The museum experience usually focuses on the history of local winemaking from older generations to modern production. We’ll see tools, reconstructed workspaces, and exhibits that explain how people cultivated vines before today’s technology made things easier. It’s a smart stop to do early in the day because the rest of our winery visits make more sense afterward.

For anyone wondering whether it’s overly academic, usually, no. It’s accessible, compact enough to hold our attention, and useful even if we’re casual wine drinkers. We don’t need sommelier-level knowledge to enjoy it.

The tasting that follows is where the museum visit pays off. Most Santorini tastings include a small flight of local wines, often beginning with dry whites and ending with a dessert wine like Vinsanto. Staff typically explain the grape varieties, why Assyrtiko handles the island’s conditions so well, and what to notice in aroma, texture, and finish.

A few things to expect:

  • Small pours, multiple wines rather than one full glass
  • Guided commentary about grapes, food pairings, and production
  • Snacks or light pairings, often local cheese, bread, or olives
  • A stronger emphasis on terroir and tradition than flashy wine jargon

The key is to taste slowly. Santorini wines can be subtle at first, then surprisingly intense. A sharp saline note, lemon peel, white flowers, wet stone, those details start showing up when we stop rushing. And yes, if we love a bottle, buying it on-site is common. It’s often the easiest way to take a little of the island home with us.

How To Choose The Right Tour, Wineries, And Timing For Your Visit

Not every Santorini wine tour is built the same, so it’s worth choosing based on what kind of day we actually want.

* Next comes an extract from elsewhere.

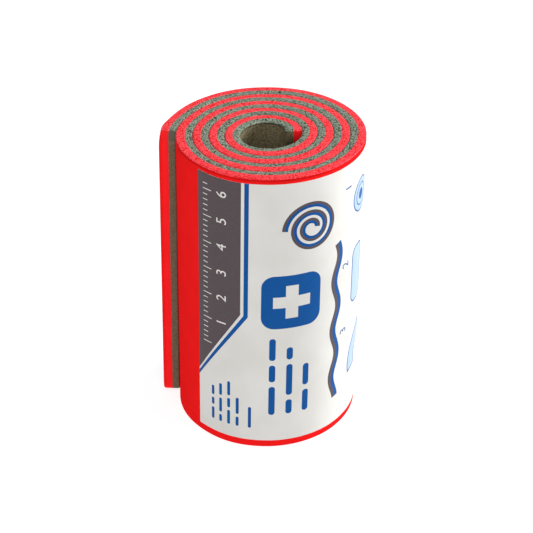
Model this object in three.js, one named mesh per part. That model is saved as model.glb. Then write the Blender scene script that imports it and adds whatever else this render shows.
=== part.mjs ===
// A padded aluminium splint, rolled up and standing on end.
// Millimetres, +Z up. Seen from above, the strip runs outward counterclockwise from its inner end on
// the +X side to its tail on the -X side. The origin is the middle of the outline on the floor.
import * as THREE from 'three';

// Strip
const STRIP_WIDTH = 108; // height of the roll on end
const OUTER_FOAM_THICKNESS = 2.45;
const INNER_FOAM_THICKNESS = 2.61;
const EDGE_ROUNDING = 0.6; // of the foams' long edges

// Roll
const TURNS = 4.502;
const EYE_RADIUS = 9.19; // from the axis to the joint between the foams at the inner end
const OVAL = 0.48; // how far the roll stands out of round along OVAL_AZIMUTH
const OVAL_AZIMUTH = 59.5; // degrees
const BOND_GAP = 0.1; // between the two foams
const TURN_GAP = 0.19; // between one turn and the next
const TAIL_LIFT = 0.5; // how far the tail's end springs off the roll
const TAIL_LIFT_TURNS = 0.06; // over which it does

// Label round the outside
const LABEL_THICKNESS = 0.25;
const LABEL_GAP = 0.1; // between the label and the foam under it
const LABEL_TURNS = 0.88; // how far round the roll its free edge lies from the tail
const LABEL_TOP_MARGIN = 2.2; // from the strip's edges and from its tail
const LABEL_BOTTOM_MARGIN = 2.45;
const LABEL_TAIL_MARGIN = 1.4;

const FACET_LENGTH = 2.1; // along the strip

// Distances that follow from them
const PITCH = OUTER_FOAM_THICKNESS + INNER_FOAM_THICKNESS + BOND_GAP + TURN_GAP;
const OUTER_FACE = BOND_GAP / 2 + OUTER_FOAM_THICKNESS; // from the joint to the strip's two faces
const INNER_FACE = -BOND_GAP / 2 - INNER_FOAM_THICKNESS;

// Distance from the axis to the joint between the foams, some turns past the inner end
function jointRadius(turns) {
  const azimuth = 2 * Math.PI * turns - THREE.MathUtils.degToRad(OVAL_AZIMUTH);
  const lift = TAIL_LIFT * THREE.MathUtils.smoothstep(turns, TURNS - TAIL_LIFT_TURNS, TURNS);
  return EYE_RADIUS + PITCH * turns + OVAL * Math.cos(2 * azimuth) + lift;
}

// The top line of the joint between the foams, from one number of turns inward to another. A shape
// extruded along it has its x downward from the strip's top edge and its y outward from the joint.
class RollCurve extends THREE.Curve {
  constructor(outerTurns, innerTurns) {
    super();
    this.outerTurns = outerTurns;
    this.innerTurns = innerTurns;
    this.arcLengthDivisions = 2000;
  }

  getPoint(share, target = new THREE.Vector3()) {
    const turns = THREE.MathUtils.lerp(this.outerTurns, this.innerTurns, share);
    const azimuth = 2 * Math.PI * turns;
    const radius = jointRadius(turns);
    return target.set(radius * Math.cos(azimuth), radius * Math.sin(azimuth), STRIP_WIDTH);
  }
}

// Section of a foam from its side at the joint to its face, with the face's two edges rounded
function foamSection(jointSide, face) {
  const flat = face - Math.sign(face) * EDGE_ROUNDING;
  const section = new THREE.Shape();
  section.moveTo(0, jointSide);
  section.lineTo(0, flat);
  section.quadraticCurveTo(0, face, EDGE_ROUNDING, face);
  section.lineTo(STRIP_WIDTH - EDGE_ROUNDING, face);
  section.quadraticCurveTo(STRIP_WIDTH, face, STRIP_WIDTH, flat);
  section.lineTo(STRIP_WIDTH, jointSide);
  section.closePath();
  return section;
}

function labelSection() {
  const back = OUTER_FACE + LABEL_GAP;
  const front = back + LABEL_THICKNESS;
  const bottom = STRIP_WIDTH - LABEL_BOTTOM_MARGIN;
  return new THREE.Shape([
    new THREE.Vector2(LABEL_TOP_MARGIN, back),
    new THREE.Vector2(LABEL_TOP_MARGIN, front),
    new THREE.Vector2(bottom, front),
    new THREE.Vector2(bottom, back),
  ]);
}

// One layer of the roll, which is a section carried along a curve
function layer(name, section, curve, material) {
  const steps = Math.ceil(curve.getLength() / FACET_LENGTH);
  const geometry = new THREE.ExtrudeGeometry(section, { steps, extrudePath: curve, curveSegments: 2 });
  const mesh = new THREE.Mesh(geometry, material);
  mesh.name = name;
  return mesh;
}

const strip = new RollCurve(TURNS, 0);

function outerFoam() {
  const material = new THREE.MeshStandardMaterial({ color: 0xdc1f26, roughness: 0.85, metalness: 0 });
  return layer('foam_outer', foamSection(BOND_GAP / 2, OUTER_FACE), strip, material);
}

function innerFoam() {
  const material = new THREE.MeshStandardMaterial({ color: 0x76857a, roughness: 0.9, metalness: 0 });
  return layer('foam_inner', foamSection(-BOND_GAP / 2, INNER_FACE), strip, material);
}

function label() {
  const tailCircumference = 2 * Math.PI * (jointRadius(TURNS) + OUTER_FACE);
  const wrap = new RollCurve(TURNS - LABEL_TAIL_MARGIN / tailCircumference, TURNS - LABEL_TURNS);
  const material = new THREE.MeshStandardMaterial({ color: 0xf1efec, roughness: 0.5, metalness: 0 });
  return layer('label', labelSection(), wrap, material);
}

// The whole roll, with the middle of its outline moved to the origin
const roll = new THREE.Group();
roll.add(outerFoam(), innerFoam(), label());
const middle = new THREE.Box3().setFromObject(roll).getCenter(new THREE.Vector3());
roll.position.set(-middle.x, -middle.y, 0);

export default roll;
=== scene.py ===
import math

import bmesh
import bpy
import numpy as np
from mathutils import Matrix, Vector


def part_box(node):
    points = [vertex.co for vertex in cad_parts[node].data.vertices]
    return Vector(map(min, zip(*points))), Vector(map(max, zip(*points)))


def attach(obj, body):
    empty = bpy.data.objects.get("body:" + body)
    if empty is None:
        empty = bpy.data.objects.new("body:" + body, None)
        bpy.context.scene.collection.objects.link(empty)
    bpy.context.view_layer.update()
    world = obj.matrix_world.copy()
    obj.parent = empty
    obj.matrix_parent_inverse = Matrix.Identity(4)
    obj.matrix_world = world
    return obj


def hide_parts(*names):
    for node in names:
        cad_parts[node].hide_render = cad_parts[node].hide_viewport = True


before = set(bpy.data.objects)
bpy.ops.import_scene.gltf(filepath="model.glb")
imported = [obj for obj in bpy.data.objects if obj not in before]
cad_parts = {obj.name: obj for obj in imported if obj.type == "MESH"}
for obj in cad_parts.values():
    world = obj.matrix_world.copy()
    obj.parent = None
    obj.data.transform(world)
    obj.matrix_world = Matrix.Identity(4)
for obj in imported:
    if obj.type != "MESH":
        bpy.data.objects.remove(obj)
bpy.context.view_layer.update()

MM = 0.001

# The strip and its roll, as the solids have them
STRIP_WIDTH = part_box("foam_outer")[1][2]
TURNS = 4.502
TURN_TABLE = np.linspace(0, TURNS, 20001)  # the turns at which lengths along the strip are kept
EYE_RADIUS = 9.19 * MM  # from the axis to the joint between the foams at the inner end
PITCH = 5.35 * MM
OVAL = 0.48 * MM
OVAL_AZIMUTH = math.radians(59.5)
OUTER_FOAM = 2.59 * MM  # from the joint to where the next turn touches
INNER_FOAM = PITCH - OUTER_FOAM
TAIL_LIFT = 0.5 * MM  # how far the tail's end springs off the roll
TAIL_LIFT_TURNS = 0.06

# How far the outer turns stand out from the solids' at some azimuths, and the turns where that
# starts and where it is whole
GIVE_AZIMUTHS = np.radians((-180, -100, -40, 25, 65, 97, 135, 152, 180))
GIVE = np.array((0.0, 0.05, 0.0, 0.6, 0.6, 0.0, -0.5, -0.6, 0.0)) * MM
GIVE_START = 2.2
GIVE_WHOLE = 3.6

# Spread of the outermost turn's foot
FOOT_SPREAD = 0.6 * MM  # how much further out it stands at one azimuth
FOOT_SPREAD_AZIMUTH = math.radians(-70)
FOOT_SPREAD_SHARPNESS = 4  # the higher, the closer it keeps to that azimuth
FOOT_SPREAD_START = TURNS - 1.5  # it grows over the next turn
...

If convenience is the priority, a small-group guided tour is usually the sweet spot. We get transportation, a structured schedule, and enough explanation to learn something without turning the day into a lecture. Private tours cost more, of course, but they’re ideal if we want flexibility, a slower pace, or a more romantic setup.

When comparing tours, we should look for a few basics:

  • Number of wineries visited: two to four is usually perfect
  • Whether the wine museum in Santorini is included
  • Pickup and drop-off from our hotel
  • Food pairings or lunch versus wine only
  • Tour length, especially if we have sunset plans later

As for wineries, variety matters. Instead of choosing three places that offer the same style and view, it’s better to mix experiences. One estate might be known for classic Assyrtiko, another for Vinsanto, another for a stronger educational component or dramatic caldera setting. A balanced itinerary keeps the day interesting.

Timing matters more than people think. The best months for comfortable touring are generally late spring through early fall, though July and August can be hot, crowded, and a bit relentless by midday. In those peak months, morning and late-afternoon tours are far more pleasant than noon departures. Shoulder season, May, June, September, and early October, often gives us the best combination of weather, availability, and atmosphere.

Booking ahead is smart, especially for popular wineries and museum-inclusive tours. Santorini’s top experiences fill quickly, and last-minute planning can leave us with awkward time slots or limited options.

One more practical tip: don’t overpack the day. A wine tasting sounds gentle, but after sun, travel, and several pours, energy drops faster than expected. If we can, we should leave room for a slow dinner afterward rather than trying to squeeze in beaches, a catamaran cruise, and a full wine circuit all on the same day. Ambition is admirable. On Santorini, pacing wins.

Conclusion

A great Santorini wine tour combines three things: distinctive wines, real local context, and an easy rhythm that lets us enjoy both. If we include the wine museum in Santorini, choose wineries with some contrast, and book the right time slot, the experience becomes more than a tasting, it becomes one of the most rewarding days on the island.